Quote every line from the top of the listing down to and including the line that contains "block_y = square_w / 2;".

Entries:
***

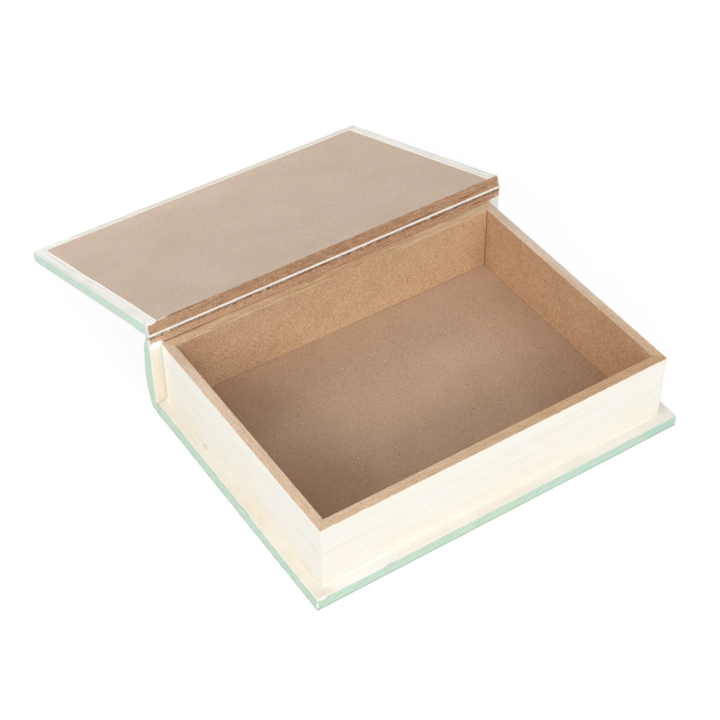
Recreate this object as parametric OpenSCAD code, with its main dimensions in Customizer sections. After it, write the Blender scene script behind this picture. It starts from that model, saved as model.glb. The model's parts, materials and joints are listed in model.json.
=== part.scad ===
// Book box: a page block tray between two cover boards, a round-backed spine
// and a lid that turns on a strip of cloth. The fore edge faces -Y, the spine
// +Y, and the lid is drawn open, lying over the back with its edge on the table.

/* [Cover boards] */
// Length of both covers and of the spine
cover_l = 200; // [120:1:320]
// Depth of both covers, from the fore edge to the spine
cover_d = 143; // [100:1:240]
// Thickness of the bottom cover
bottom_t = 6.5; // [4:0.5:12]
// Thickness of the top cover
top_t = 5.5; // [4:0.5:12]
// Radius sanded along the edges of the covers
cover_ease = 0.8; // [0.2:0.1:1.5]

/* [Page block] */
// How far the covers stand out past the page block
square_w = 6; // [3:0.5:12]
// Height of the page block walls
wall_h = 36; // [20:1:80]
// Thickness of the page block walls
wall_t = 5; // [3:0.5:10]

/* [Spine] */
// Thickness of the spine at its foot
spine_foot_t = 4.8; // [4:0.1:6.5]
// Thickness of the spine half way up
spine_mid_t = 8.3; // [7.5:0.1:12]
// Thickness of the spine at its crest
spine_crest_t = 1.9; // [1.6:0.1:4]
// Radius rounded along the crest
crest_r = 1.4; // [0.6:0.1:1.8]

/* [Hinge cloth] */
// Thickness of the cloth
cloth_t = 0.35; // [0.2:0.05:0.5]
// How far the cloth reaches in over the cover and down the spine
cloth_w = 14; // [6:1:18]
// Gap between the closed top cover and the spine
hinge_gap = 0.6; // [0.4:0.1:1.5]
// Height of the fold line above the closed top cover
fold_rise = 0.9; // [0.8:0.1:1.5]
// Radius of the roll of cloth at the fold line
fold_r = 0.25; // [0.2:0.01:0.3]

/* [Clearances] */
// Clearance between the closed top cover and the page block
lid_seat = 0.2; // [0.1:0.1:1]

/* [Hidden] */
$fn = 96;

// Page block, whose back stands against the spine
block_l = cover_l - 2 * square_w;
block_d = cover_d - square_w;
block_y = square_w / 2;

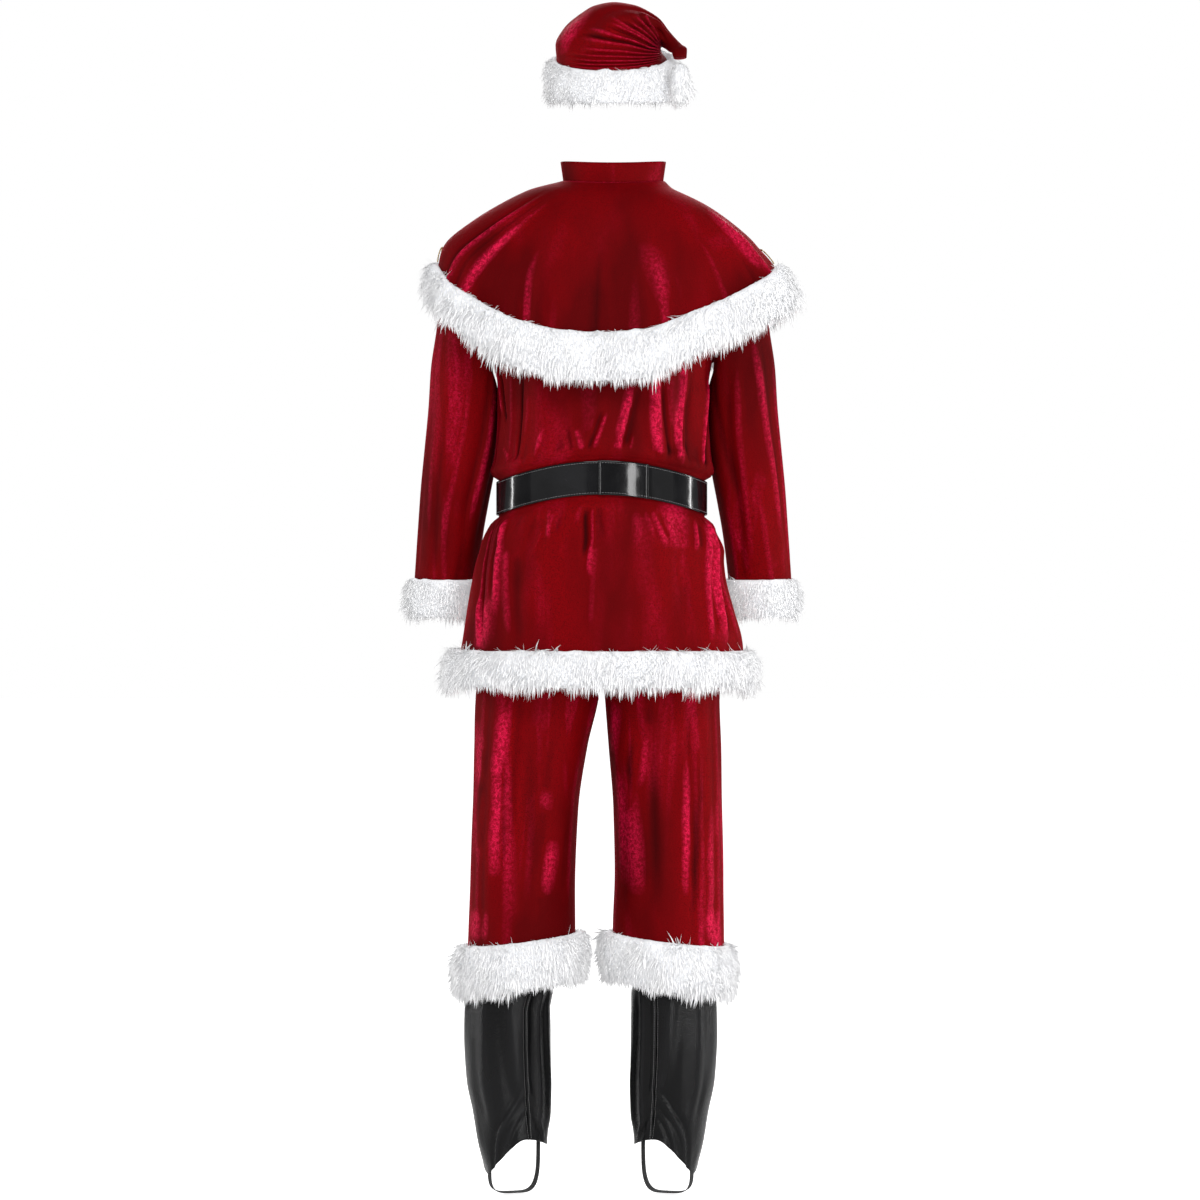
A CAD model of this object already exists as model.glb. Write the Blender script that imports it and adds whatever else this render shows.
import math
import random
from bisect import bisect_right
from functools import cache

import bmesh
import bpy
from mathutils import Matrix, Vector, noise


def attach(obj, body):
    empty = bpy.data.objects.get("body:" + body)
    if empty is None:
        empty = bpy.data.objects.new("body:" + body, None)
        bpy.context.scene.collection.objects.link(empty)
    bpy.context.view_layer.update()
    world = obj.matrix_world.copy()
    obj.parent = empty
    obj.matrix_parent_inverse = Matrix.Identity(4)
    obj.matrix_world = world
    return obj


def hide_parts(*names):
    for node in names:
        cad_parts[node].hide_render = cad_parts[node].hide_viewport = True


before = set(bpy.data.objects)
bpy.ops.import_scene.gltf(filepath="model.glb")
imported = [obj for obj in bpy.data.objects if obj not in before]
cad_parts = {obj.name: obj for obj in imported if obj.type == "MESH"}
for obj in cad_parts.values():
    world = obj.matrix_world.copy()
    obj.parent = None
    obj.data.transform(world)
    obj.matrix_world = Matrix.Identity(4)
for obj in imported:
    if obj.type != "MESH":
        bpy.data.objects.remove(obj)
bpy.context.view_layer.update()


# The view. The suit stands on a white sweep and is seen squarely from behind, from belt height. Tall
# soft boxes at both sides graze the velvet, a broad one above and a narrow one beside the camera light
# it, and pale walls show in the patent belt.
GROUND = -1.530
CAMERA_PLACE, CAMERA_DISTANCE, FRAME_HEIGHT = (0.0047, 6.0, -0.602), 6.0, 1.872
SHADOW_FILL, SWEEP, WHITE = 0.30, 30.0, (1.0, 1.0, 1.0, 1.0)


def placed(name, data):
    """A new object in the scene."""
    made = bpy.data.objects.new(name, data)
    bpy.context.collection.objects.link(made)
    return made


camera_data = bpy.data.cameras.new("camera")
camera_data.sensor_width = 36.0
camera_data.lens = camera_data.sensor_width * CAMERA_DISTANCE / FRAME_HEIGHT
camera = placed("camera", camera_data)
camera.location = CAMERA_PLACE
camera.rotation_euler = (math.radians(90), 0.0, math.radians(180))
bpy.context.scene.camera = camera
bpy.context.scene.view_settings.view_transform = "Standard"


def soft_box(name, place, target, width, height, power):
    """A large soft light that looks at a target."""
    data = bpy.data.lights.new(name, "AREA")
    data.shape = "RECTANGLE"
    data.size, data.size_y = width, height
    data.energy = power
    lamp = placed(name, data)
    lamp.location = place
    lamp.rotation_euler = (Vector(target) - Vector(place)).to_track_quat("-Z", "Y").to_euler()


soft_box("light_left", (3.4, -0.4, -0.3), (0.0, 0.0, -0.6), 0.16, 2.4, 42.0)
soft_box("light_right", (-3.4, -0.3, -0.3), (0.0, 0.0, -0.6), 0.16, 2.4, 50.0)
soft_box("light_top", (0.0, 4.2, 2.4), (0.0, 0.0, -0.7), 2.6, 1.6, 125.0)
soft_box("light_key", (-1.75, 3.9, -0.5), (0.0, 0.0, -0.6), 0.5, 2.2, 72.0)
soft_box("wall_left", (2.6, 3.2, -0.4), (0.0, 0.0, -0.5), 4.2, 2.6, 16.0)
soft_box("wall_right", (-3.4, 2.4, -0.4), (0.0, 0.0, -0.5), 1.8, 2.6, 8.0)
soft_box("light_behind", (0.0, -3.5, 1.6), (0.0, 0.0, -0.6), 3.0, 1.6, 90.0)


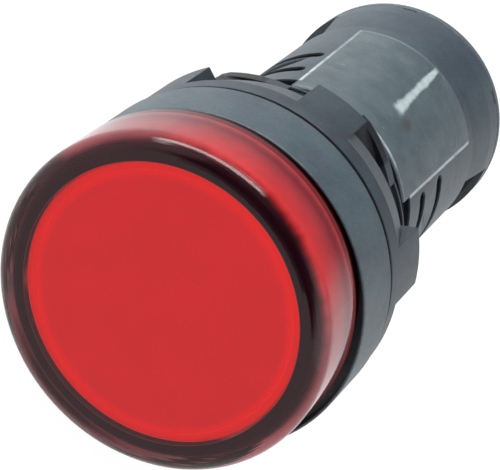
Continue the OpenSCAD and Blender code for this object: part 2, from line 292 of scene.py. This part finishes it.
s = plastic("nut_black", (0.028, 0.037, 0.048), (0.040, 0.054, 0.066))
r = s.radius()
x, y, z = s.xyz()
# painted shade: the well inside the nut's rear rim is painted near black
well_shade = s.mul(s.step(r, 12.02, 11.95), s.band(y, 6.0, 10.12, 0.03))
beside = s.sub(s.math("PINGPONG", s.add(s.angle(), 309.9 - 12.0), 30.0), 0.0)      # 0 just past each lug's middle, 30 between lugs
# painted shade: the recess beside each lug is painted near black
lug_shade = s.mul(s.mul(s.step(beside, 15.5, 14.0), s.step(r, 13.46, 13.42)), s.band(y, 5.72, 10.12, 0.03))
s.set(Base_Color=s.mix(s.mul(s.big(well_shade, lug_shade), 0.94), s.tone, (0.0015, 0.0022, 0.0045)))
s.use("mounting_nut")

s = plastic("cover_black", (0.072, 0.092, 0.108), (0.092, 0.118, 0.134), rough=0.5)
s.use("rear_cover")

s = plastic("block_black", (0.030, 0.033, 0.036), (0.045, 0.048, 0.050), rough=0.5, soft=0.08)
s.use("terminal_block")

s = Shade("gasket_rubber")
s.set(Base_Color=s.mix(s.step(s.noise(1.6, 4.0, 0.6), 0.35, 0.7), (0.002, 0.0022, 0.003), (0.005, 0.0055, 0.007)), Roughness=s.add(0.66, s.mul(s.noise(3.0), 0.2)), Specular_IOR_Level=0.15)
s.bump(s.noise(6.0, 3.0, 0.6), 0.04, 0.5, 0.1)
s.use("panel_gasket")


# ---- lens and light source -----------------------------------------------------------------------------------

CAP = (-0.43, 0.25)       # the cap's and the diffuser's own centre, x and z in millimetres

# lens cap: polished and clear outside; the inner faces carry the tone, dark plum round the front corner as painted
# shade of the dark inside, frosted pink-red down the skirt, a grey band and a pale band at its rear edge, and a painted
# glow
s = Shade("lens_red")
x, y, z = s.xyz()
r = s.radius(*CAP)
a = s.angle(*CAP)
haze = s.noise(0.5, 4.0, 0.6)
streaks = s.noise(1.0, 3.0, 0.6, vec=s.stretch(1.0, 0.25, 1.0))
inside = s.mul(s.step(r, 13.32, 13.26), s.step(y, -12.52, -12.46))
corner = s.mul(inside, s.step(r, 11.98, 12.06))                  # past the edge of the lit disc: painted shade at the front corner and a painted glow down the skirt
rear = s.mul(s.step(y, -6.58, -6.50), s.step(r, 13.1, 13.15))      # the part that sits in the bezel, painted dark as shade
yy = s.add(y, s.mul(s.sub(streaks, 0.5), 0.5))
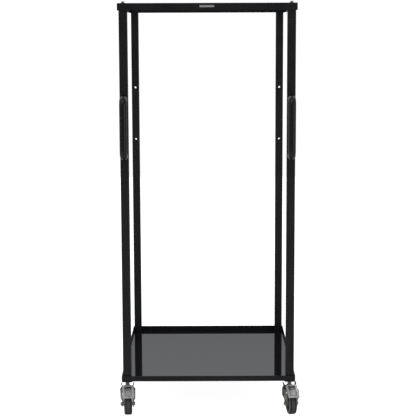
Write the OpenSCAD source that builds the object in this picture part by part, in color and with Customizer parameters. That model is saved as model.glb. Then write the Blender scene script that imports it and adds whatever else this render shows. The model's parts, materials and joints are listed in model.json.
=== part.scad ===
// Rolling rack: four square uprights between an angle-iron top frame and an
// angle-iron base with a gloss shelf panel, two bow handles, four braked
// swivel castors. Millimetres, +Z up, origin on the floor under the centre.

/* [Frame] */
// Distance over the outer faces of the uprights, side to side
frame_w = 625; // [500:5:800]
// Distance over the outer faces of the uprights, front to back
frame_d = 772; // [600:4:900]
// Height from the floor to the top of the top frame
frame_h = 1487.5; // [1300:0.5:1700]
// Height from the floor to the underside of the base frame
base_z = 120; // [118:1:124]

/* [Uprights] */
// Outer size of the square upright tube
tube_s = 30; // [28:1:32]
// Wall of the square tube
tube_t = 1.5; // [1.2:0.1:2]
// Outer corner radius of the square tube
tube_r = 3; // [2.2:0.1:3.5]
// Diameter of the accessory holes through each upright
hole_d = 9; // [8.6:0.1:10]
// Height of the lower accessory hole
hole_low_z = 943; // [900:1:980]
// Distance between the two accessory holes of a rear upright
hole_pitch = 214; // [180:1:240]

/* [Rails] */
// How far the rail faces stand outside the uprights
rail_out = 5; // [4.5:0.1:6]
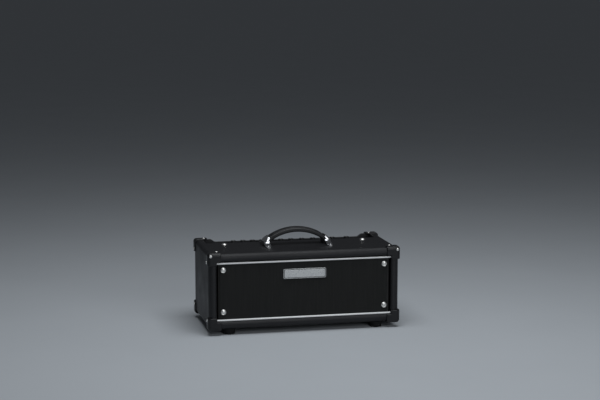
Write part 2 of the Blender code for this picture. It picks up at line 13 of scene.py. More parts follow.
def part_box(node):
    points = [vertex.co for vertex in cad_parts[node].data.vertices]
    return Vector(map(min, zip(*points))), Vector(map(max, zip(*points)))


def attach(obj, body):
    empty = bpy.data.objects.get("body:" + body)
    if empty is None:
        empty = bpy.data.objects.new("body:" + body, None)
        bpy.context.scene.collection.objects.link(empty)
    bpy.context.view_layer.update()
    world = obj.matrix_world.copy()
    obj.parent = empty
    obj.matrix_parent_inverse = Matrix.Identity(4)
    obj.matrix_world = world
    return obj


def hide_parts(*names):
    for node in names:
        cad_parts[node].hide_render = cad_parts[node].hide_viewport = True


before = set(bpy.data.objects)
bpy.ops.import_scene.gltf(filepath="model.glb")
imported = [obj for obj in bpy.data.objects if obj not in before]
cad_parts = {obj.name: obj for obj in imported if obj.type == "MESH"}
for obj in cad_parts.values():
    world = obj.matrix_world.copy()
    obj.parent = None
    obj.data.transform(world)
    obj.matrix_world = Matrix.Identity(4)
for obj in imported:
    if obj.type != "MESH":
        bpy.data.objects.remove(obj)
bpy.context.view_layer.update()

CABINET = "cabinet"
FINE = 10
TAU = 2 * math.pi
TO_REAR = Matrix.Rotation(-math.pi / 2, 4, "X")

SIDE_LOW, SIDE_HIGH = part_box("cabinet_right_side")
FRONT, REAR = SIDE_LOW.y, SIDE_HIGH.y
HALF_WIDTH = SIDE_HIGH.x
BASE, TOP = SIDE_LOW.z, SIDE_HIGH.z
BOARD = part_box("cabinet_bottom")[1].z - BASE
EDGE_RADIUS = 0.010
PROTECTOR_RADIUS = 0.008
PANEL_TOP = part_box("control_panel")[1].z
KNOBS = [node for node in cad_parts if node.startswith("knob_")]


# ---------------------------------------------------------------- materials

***

The response:
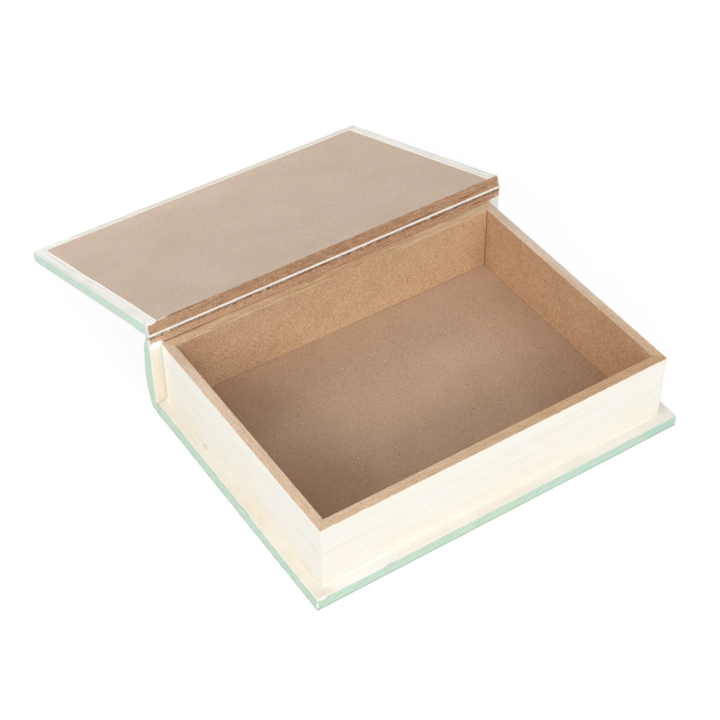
Recreate this object as parametric OpenSCAD code, with its main dimensions in Customizer sections. After it, write the Blender scene script behind this picture. It starts from that model, saved as model.glb. The model's parts, materials and joints are listed in model.json.
=== part.scad ===
// Book box: a page block tray between two cover boards, a round-backed spine
// and a lid that turns on a strip of cloth. The fore edge faces -Y, the spine
// +Y, and the lid is drawn open, lying over the back with its edge on the table.

/* [Cover boards] */
// Length of both covers and of the spine
cover_l = 200; // [120:1:320]
// Depth of both covers, from the fore edge to the spine
cover_d = 143; // [100:1:240]
// Thickness of the bottom cover
bottom_t = 6.5; // [4:0.5:12]
// Thickness of the top cover
top_t = 5.5; // [4:0.5:12]
// Radius sanded along the edges of the covers
cover_ease = 0.8; // [0.2:0.1:1.5]

/* [Page block] */
// How far the covers stand out past the page block
square_w = 6; // [3:0.5:12]
// Height of the page block walls
wall_h = 36; // [20:1:80]
// Thickness of the page block walls
wall_t = 5; // [3:0.5:10]

/* [Spine] */
// Thickness of the spine at its foot
spine_foot_t = 4.8; // [4:0.1:6.5]
// Thickness of the spine half way up
spine_mid_t = 8.3; // [7.5:0.1:12]
// Thickness of the spine at its crest
spine_crest_t = 1.9; // [1.6:0.1:4]
// Radius rounded along the crest
crest_r = 1.4; // [0.6:0.1:1.8]

/* [Hinge cloth] */
// Thickness of the cloth
cloth_t = 0.35; // [0.2:0.05:0.5]
// How far the cloth reaches in over the cover and down the spine
cloth_w = 14; // [6:1:18]
// Gap between the closed top cover and the spine
hinge_gap = 0.6; // [0.4:0.1:1.5]
// Height of the fold line above the closed top cover
fold_rise = 0.9; // [0.8:0.1:1.5]
// Radius of the roll of cloth at the fold line
fold_r = 0.25; // [0.2:0.01:0.3]

/* [Clearances] */
// Clearance between the closed top cover and the page block
lid_seat = 0.2; // [0.1:0.1:1]

/* [Hidden] */
$fn = 96;

// Page block, whose back stands against the spine
block_l = cover_l - 2 * square_w;
block_d = cover_d - square_w;
block_y = square_w / 2;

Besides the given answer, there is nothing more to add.